We got to the border and found it closed! Apparently Greek customs officials were on strike. I was so glad that we were not stuck and forced to sleep in cars like others there. It was a great excuse to drive 30km back to the city of Gjirokastër, Albania’s second example of UNESCO World Heritage that Daniel had told me about.
I began to understand the Albanian obsession with castles. There was a supreme feeling of safety and stability in the solidity of the stone.
The fortress gave me great perspective over the last few hundred years: like the view from the clock tower over the valley, I could take in the sweep of history from the might of the Ottoman Empire, over the Nazis and the Communist republic. The tanks in the gallery all pointed to the inevitable rise and fall of fascists and dictators. All oppression will eventually be overthrown as its excess becomes too much even for the apathetic or the brainwashed to bear.
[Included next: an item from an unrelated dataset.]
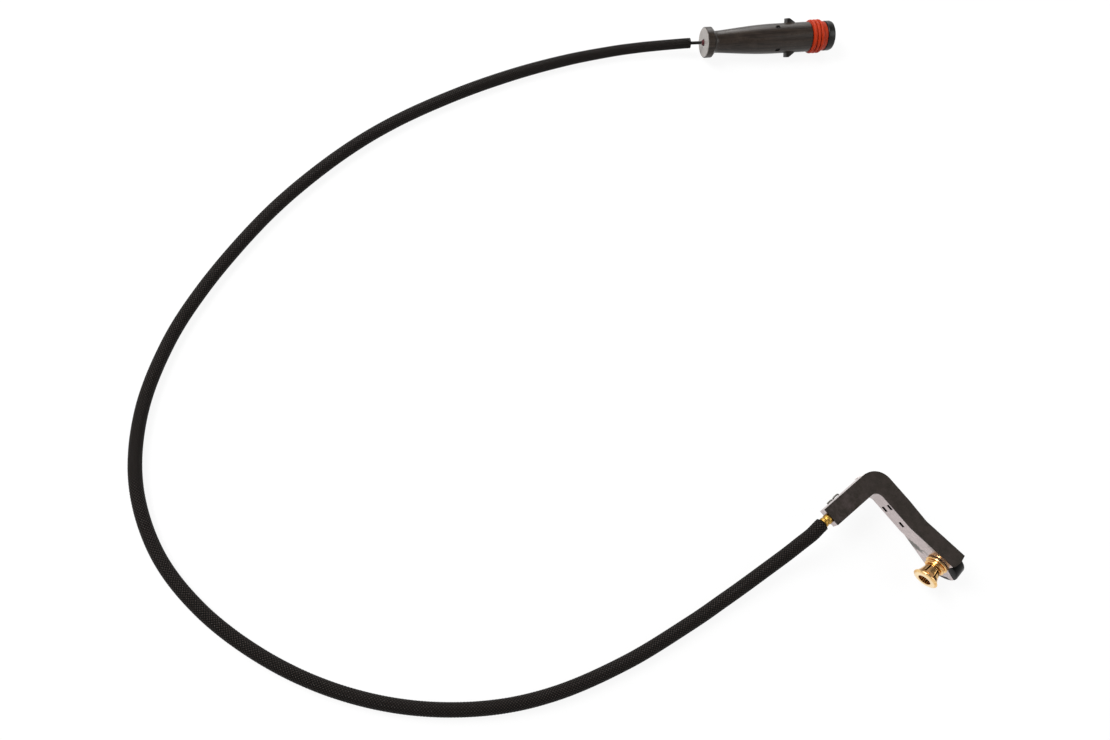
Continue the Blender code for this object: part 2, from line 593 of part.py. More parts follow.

It was a comforting thought in the age of Trump and Zuma.
I can’t explain the feeling that descended on me as I entered that tiny courtyard under the trees. At the time, I knew nothing about the Bektashi and their panentheism, or the widespread religious persecution in Albania under the socialist regime. An information panel on the wall told me that the Bektashis were not forbidden alcohol and women went unveiled in public. Their were no gender divisions within the tekke and no strict rules on times of prayer or fasting. Above all, Bektashism taught tolerance of different nations and religions.
The tranquility of the Babas’ tomb wasn’t just generated by the green leafy calm and the lilting birdsong echoing off the ancient stone walls; no, there was something more tangible, created by hundreds of years of prayer, offerings and reflection in this glade. Great great peace.
This was the last time I walked anywhere alone for three months.